**WORK TO DO:** Take the lines from the beginning of the data below through the line holding "PRINT = Matrix.Translation(heel)" and return exactly those.
# Start of STORED DATA
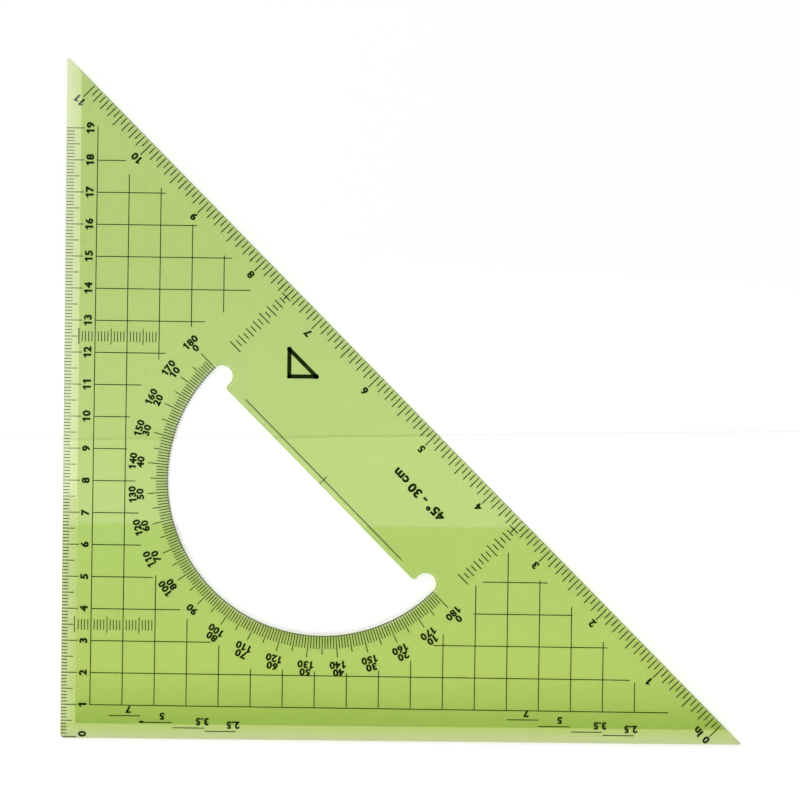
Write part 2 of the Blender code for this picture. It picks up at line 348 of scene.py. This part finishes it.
# ---------------------------------------------------------------------------------------------
# The centimetre scale along the left leg: a tick each millimetre from the very edge, longer at
# each 5 mm and longest at each centimetre, with bold figures that read upwards. Ticks and figures
# are the same film of ink, a little turned on the plate like all of the print.
FILM = 0.02 * MM
LINE = 0.24 * MM
PRINT_TURN = math.radians(-0.21)
GRID_FIRST = Vector((9.05 * MM, 10.35 * MM, 0.0))  # from the heel, the grid's first crossing
CM = 10.0 * MM
CM_ZERO = GRID_FIRST.y - CM
CM_COUNT = 19
CM_TICKS = {"each": 1.9 * MM, "half": 3.7 * MM, "whole": 4.95 * MM}
CM_FIGURE_HEIGHT = 2.35 * MM
CM_FIGURE_FROM_EDGE = 6.65 * MM

FONT_DIGIT_HEIGHT = 0.74  # of a digit at size 1 with the bold offset
FONT_BOLD = 0.048
FONT_WIDEN = 1.10
FONT_CELL = 0.60  # a figure's cell at size 1
FONT_SPACE = 0.26
FONT_GAP = 0.05  # beside a letter or sign
TICK_INSET = 0.03 * MM
heel = Vector((plate_low.x, plate_low.y, 0.0))
to_first = Matrix.Translation(GRID_FIRST)
PRINT = Matrix.Translation(heel) @ to_first @ Matrix.Rotation(PRINT_TURN, 4, "Z") @ to_first.inverted()


def add_stroke(bm, start, end, place, width=LINE):
    """A straight line of ink from start to end, both in the frame place."""
    along = Vector(end) - Vector(start)
    middle = (Vector(start) + Vector(end)) / 2
    turn = Matrix.Rotation(math.atan2(along.y, along.x), 4, "Z")
    centre = Matrix.Translation((middle.x, middle.y, FILM / 2))
    shape = Matrix.Diagonal((along.length, width, FILM, 1.0))
    bmesh.ops.create_cube(bm, size=1.0, matrix=place @ centre @ turn @ shape)


def glyph_mesh(letter):
    """One bold figure or letter at size 1, its foot on zero and its middle at X = 0."""
    if letter == "1":
        bm = bmesh.new()
        half = FONT_BOLD + 0.05
        stem_size = Matrix.Diagonal((2 * half, 0.70 + 2 * FONT_BOLD, 1.0, 1.0))
        stem = Matrix.Translation((0.05, 0.35, 0.0)) @ stem_size
        bmesh.ops.create_cube(bm, size=1.0, matrix=stem)
        flag = Matrix.Translation((-0.08, 0.59, 0.0)) @ Matrix.Rotation(math.radians(38), 4, "Z")
        bmesh.ops.create_cube(bm, size=1.0, matrix=flag @ Matrix.Diagonal((0.30, 0.14, 1.0, 1.0)))
    else:
        curve = bpy.data.curves.new("glyph", "FONT")
        curve.body = letter
        curve.offset = FONT_BOLD
        curve.extrude = 0.5
        curve.resolution_u = 3
        text = bpy.data.objects.new("glyph", curve)
        bpy.context.scene.collection.objects.link(text)
        graph = bpy.context.evaluated_depsgraph_get()
        shape = bpy.data.meshes.new_from_object(text.evaluated_get(graph))
        bpy.data.objects.remove(text)
        bpy.data.curves.remove(curve)
        bm = bmesh.new()
        bm.from_mesh(shape)
        bpy.data.meshes.remove(shape)
        bmesh.ops.remove_doubles(bm, verts=bm.verts, dist=0.0001)
        across = [vert.co.x for vert in bm.verts]
        bmesh.ops.translate(bm, verts=bm.verts, vec=(-(min(across) + max(across)) / 2, 0.0, 0.0))
    bmesh.ops.scale(bm, verts=bm.verts, vec=(FONT_WIDEN, 1.0, 1.0))
    across = [vert.co.x for vert in bm.verts]
    width = max(across) - min(across)
    mesh = bpy.data.meshes.new("glyph_" + str(ord(letter)))
    bm.to_mesh(mesh)
    bm.free()
    return mesh, width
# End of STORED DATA
**EXERCISE OUTPUT:**
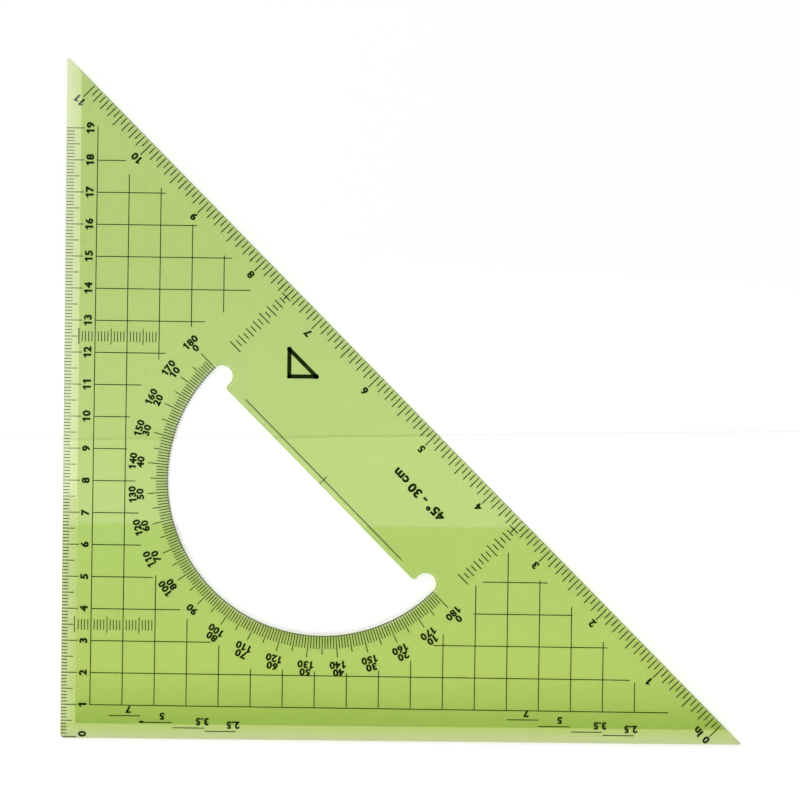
Write part 2 of the Blender code for this picture. It picks up at line 348 of scene.py. This part finishes it.
# ---------------------------------------------------------------------------------------------
# The centimetre scale along the left leg: a tick each millimetre from the very edge, longer at
# each 5 mm and longest at each centimetre, with bold figures that read upwards. Ticks and figures
# are the same film of ink, a little turned on the plate like all of the print.
FILM = 0.02 * MM
LINE = 0.24 * MM
PRINT_TURN = math.radians(-0.21)
GRID_FIRST = Vector((9.05 * MM, 10.35 * MM, 0.0))  # from the heel, the grid's first crossing
CM = 10.0 * MM
CM_ZERO = GRID_FIRST.y - CM
CM_COUNT = 19
CM_TICKS = {"each": 1.9 * MM, "half": 3.7 * MM, "whole": 4.95 * MM}
CM_FIGURE_HEIGHT = 2.35 * MM
CM_FIGURE_FROM_EDGE = 6.65 * MM

FONT_DIGIT_HEIGHT = 0.74  # of a digit at size 1 with the bold offset
FONT_BOLD = 0.048
FONT_WIDEN = 1.10
FONT_CELL = 0.60  # a figure's cell at size 1
FONT_SPACE = 0.26
FONT_GAP = 0.05  # beside a letter or sign
TICK_INSET = 0.03 * MM
heel = Vector((plate_low.x, plate_low.y, 0.0))
to_first = Matrix.Translation(GRID_FIRST)
PRINT = Matrix.Translation(heel) @ to_first @ Matrix.Rotation(PRINT_TURN, 4, "Z") @ to_first.inverted()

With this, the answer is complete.